A Room That Knows When to Be Quiet

What defines the rooms here isn't any single design flourish — it's restraint. The palette runs warm concrete, matte black hardware, linen in shades that hover between cream and greige. There are no gallery walls, no ironic neon signs, none of the visual noise that boutique hotels in Brooklyn often mistake for personality. Instead, the personality comes from proportion: ceilings high enough to breathe, windows wide enough to frame the water towers and fire escapes across the street as something worth looking at. You wake up and the morning light enters in a long diagonal across the bed, and for a few seconds you forget you're in one of the most densely populated neighborhoods in New York.

The bathrooms are where the money went, and you can tell. Rainfall showerheads with actual water pressure — a minor miracle in Brooklyn plumbing — and tiles in a deep charcoal that make the white towels pop like something out of a still life. The vanity mirror has that soft LED ring that makes everyone look like they slept nine hours, which is a kindness after a night at the bar downstairs.

The pool water is the color of a swimming hole in the Catskills, which makes no sense eleven stories above North 12th Street, but there it is.

Downstairs, the restaurant and bar operate with the kind of casual confidence that suggests the kitchen knows what it's doing and doesn't need you to be impressed. The menu leans Mediterranean without committing fully — a good hummus plate, a better cocktail list, the sort of place where you eat once out of convenience and return the second night out of genuine want. The staff moves through the space with an ease that feels Williamsburg-native, not corporate-trained: tattoos visible, recommendations honest, no upselling.

Here's the honest beat: the hallways carry sound. Not dramatically — you won't hear conversations — but doors closing, the rumble of a suitcase wheel at midnight, the particular thud of someone who's had one too many at the rooftop bar finding their room. It's the tradeoff for a building designed around hard surfaces and clean lines. Soft materials absorb sound; concrete and glass do not. Bring earplugs if you're a light sleeper, or request a corner room, which buys you one fewer shared wall and a slightly wider view.

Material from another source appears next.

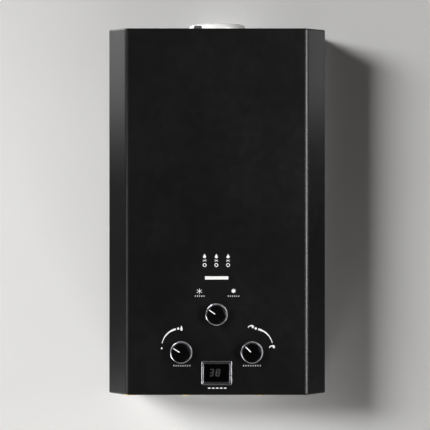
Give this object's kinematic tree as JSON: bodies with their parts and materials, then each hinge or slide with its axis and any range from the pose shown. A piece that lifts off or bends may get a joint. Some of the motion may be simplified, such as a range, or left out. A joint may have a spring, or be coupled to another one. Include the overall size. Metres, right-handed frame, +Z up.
{
  "type": "tankless gas water heater",
  "caption": "Wall-hung instant gas water heater: folded black cover with bevelled sides, flue collar on top, knobs and a small display low on the front, pipe ends below.",
  "frame": {"origin": "centre of the back plate on its wall face", "axes": "+X to the right seen from the front, +Y into the wall, +Z up"},
  "size_m": [0.3314, 0.1708, 0.5705],
  "materials": {
    "case_paint": "satin black powder coat, slightly mottled",
    "clip_steel": "dark coated sheet steel",
    "galvanised_sheet": "galvanised sheet with a faint spangle",
    "screw_steel": "zinc-plated steel",
    "flue_enamel": "white coated sheet",
    "copper": "copper, lightly tarnished",
    "burner_steel": "pressed stainless steel",
    "cast_aluminium": "die-cast, matt",
    "brass": "machined brass",
    "electrode_ceramic": "glazed white ceramic",
    "valve_rubber": "black nitrile rubber",
    "coil_plastic": "black moulded plastic",
    "stem_steel": "turned stainless steel",
    "switch_plastic": "black moulded plastic",
    "igniter_plastic": "black moulded plastic",
    "box_plastic": "black moulded plastic, fine grain",
    "cell_jacket": "printed steel jacket, plain",
    "display_frame": "glossy black moulding",
    "display_glass": "dark tinted window",
    "sight_glass": "frosted heat-proof glass",
    "lead_silicone": "silicone insulation",
    "knob_plastic": "satin black moulding with a white pointer",
    "knob_chrome": "bright plated ring"
  },
  "bodies": {
    "case": {"back_plate": "galvanised_sheet", "battery_box": "box_plastic", "battery_left": "cell_jacket", "battery_right": "cell_jacket", "bottom_plate": "galvanised_sheet", "burner_bars": "burner_steel", "burner_tray": "burner_steel", "chamber_brackets": "galvanised_sheet", "chamber_coil": "copper", "cold_connector": "brass", "cold_pipe": "copper", "combustion_chamber": "copper", "cover_clip": "clip_steel", "cover_screws": "screw_steel", "diaphragm": "valve_rubber", "display_bezel": "display_frame", "display_module": "igniter_plastic", "display_window": "display_glass", "draft_hood": "galvanised_sheet", "exchanger_tube": "copper", "fin_pack": "copper", "flame_sensor": "electrode_ceramic", "flue_collar": "flue_enamel", "front_cover": "case_paint", "gas_connector": "brass", "gas_pipe": "cast_aluminium", "gas_valve_body": "cast_aluminium", "gas_valve_cap": "cast_aluminium", "hot_connector": "brass", "hot_pipe": "copper", "injector_manifold": "cast_aluminium", "injector_nozzles": "brass", "microswitch": "switch_plastic", "overheat_thermostat": "coil_plastic", "plate_screws": "screw_steel", "pulse_igniter": "igniter_plastic", "relief_valve": "brass", "safety_solenoid": "coil_plastic", "season_valve": "cast_aluminium", "sensor_lead": "lead_silicone", "sight_window": "sight_glass", "spark_electrode": "electrode_ceramic", "spark_lead": "lead_silicone", "switch_bracket": "galvanised_sheet", "temperature_probe": "coil_plastic", "water_valve_body": "brass", "water_valve_cover": "brass"},
    "season_control": {"knob_season": "knob_plastic", "ring_season": "knob_chrome", "spindle_season": "stem_steel"},
    "gas_control": {"knob_gas": "knob_plastic", "ring_gas": "knob_chrome", "spindle_gas": "stem_steel"},
    "water_control": {"knob_water": "knob_plastic", "ring_water": "knob_chrome", "spindle_water": "stem_steel"},
    "door": {"battery_door": "box_plastic"},
    "stem": {"link_stem": "stem_steel", "gas_valve_disc": "valve_rubber"},
    "lever": {"microswitch_lever": "stem_steel"}
  },
  "joints": [
    {"name": "season_turn", "type": "hinge", "parent": "case", "child": "season_control", "pos_m": [0, -0.155, -0.154], "axis": [0, 1, 0], "range_deg": [0, 110]},
    {"name": "gas_turn", "type": "hinge", "parent": "case", "child": "gas_control", "pos_m": [-0.053, -0.155, -0.2107], "axis": [0, 1, 0], "range_deg": [-18, 58]},
    {"name": "water_turn", "type": "hinge", "parent": "case", "child": "water_control", "pos_m": [0.053, -0.155, -0.2107], "axis": [0, 1, 0], "range_deg": [0, 121]},
    {"name": "battery_door_swing", "type": "hinge", "parent": "case", "child": "door", "pos_m": [0.1145, -0.0062, -0.2693], "axis": [1, 0, 0], "range_deg": [0, 90]},
    {"name": "stem_slide", "type": "slide", "parent": "case", "child": "stem", "axis": [-1, 0, 0], "range_m": [0, 0.005], "stiffness_N_per_m": 300, "springref_m": -0.002},
    {"name": "lever_swing", "type": "hinge", "parent": "case", "child": "lever", "pos_m": [0.0111, -0.08, -0.2337], "axis": [0, -1, 0], "range_deg": [0, 17.6]}
  ],
  "couplings": [
    {"joint": "lever_swing", "follows": "stem_slide", "rad_per_m": 61}
  ]
}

But what CODA gets right — and this is harder to engineer than soundproofing — is a sense of place. You are not in a hotel that could be anywhere. You are in Williamsburg. The art in the lobby is by local artists, and not in the way that means a purchasing agent bought prints with "Brooklyn" in the title. The coffee in the morning comes from a roaster three blocks away. The concierge, when you ask about dinner, doesn't hand you a laminated card — she pulls out her phone and texts a friend who works at Lilia to see if there's a cancellation. I don't know if that's policy or personality, but it felt like the latter, and that distinction matters.

What Stays

What I keep returning to, days later, isn't the skyline or the pool or even that perfect bathroom light. It's a smaller moment: standing on the rooftop at that hour when the sun has dropped below the buildings but hasn't yet left the sky, the Manhattan towers going gold then copper then grey, and realizing that every person up there — the couple in the pool, the woman reading alone, the group splitting a bottle of orange wine — had gone quiet at the same time. Not because anyone said to. Because the view asked them to.

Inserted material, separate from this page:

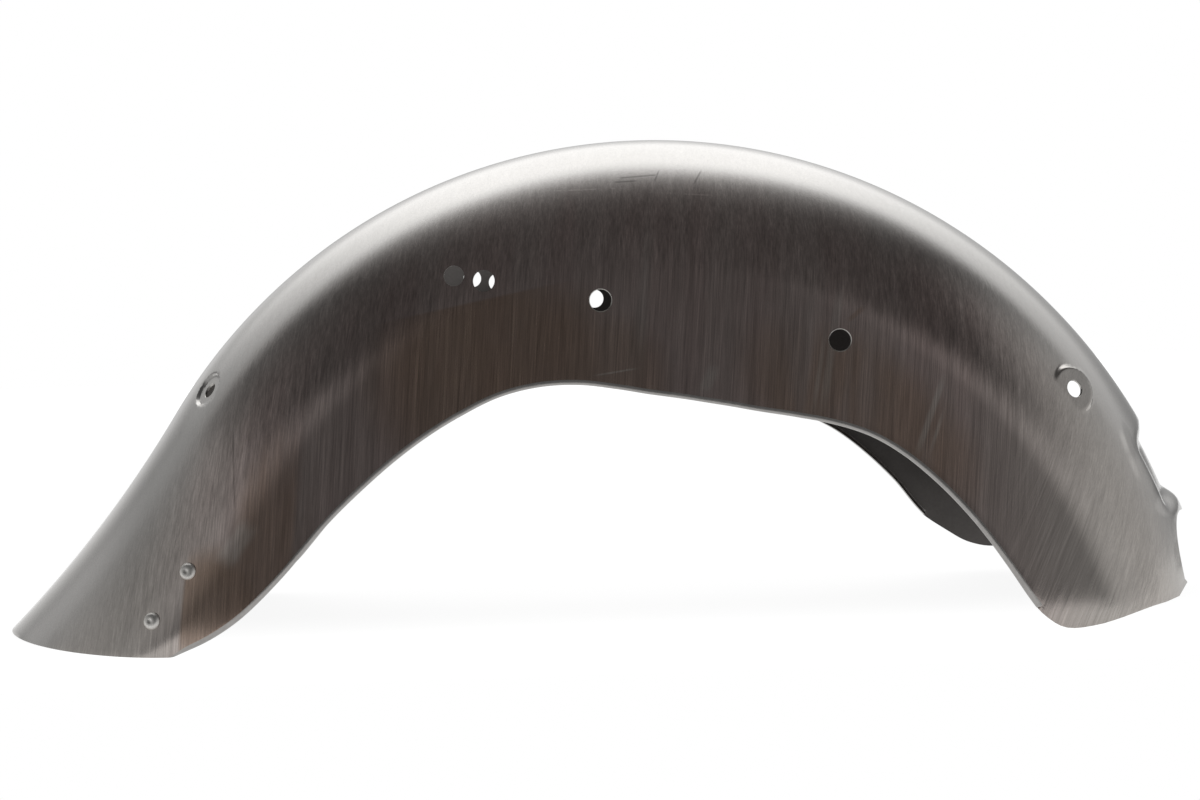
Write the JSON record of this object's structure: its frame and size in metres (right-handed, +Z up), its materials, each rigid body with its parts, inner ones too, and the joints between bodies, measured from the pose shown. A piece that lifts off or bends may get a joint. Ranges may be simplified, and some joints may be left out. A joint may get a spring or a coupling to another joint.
{
  "type": "motorcycle rear fender",
  "caption": "Bare pressed-steel rear fender for a cruiser motorcycle: deep side walls with rolled lips, flared tail, strut holes, lamp and front bolt seats, riveted tail brace.",
  "frame": {"origin": "centre of the box's footprint, on the surface that the tail edge and the right front flap stand on", "axes": "+X to the front of the motorcycle, +Y to the rider's left, +Z up"},
  "size_m": [0.8418, 0.2002, 0.3375],
  "materials": {
    "sheet_steel": "bare cold-rolled sheet with a fine upright grain, brown oxide bands and an oil film",
    "brace_steel": "bare dull steel strap",
    "rivet_steel": "bare satin steel"
  },
  "bodies": {
    "root": {"fender_shell": "sheet_steel", "tail_brace": "brace_steel", "rivet_right_upper": "rivet_steel", "rivet_right_lower": "rivet_steel", "rivet_left_upper": "rivet_steel", "rivet_left_lower": "rivet_steel"}
  },
  "joints": []
}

CODA is for the traveler who wants New York but not the performance of it — someone who'd rather watch the city from a slight remove, drink in hand, Brooklyn humming beneath them. It is not for anyone who needs a lobby that whispers old money or a doorman who remembers their name. It's too young for that, and happily so.

Rooms start around $250 on weeknights, climbing past $400 when the weekend crowds arrive — a price that feels reasonable until you remember it buys you a rooftop pool with a view that most Manhattan penthouses would envy, and then it feels like something closer to a steal.

The last image: that pool, midnight, empty now, the water still and holding the whole skyline upside down in its surface, like a city you could reach into and rearrange.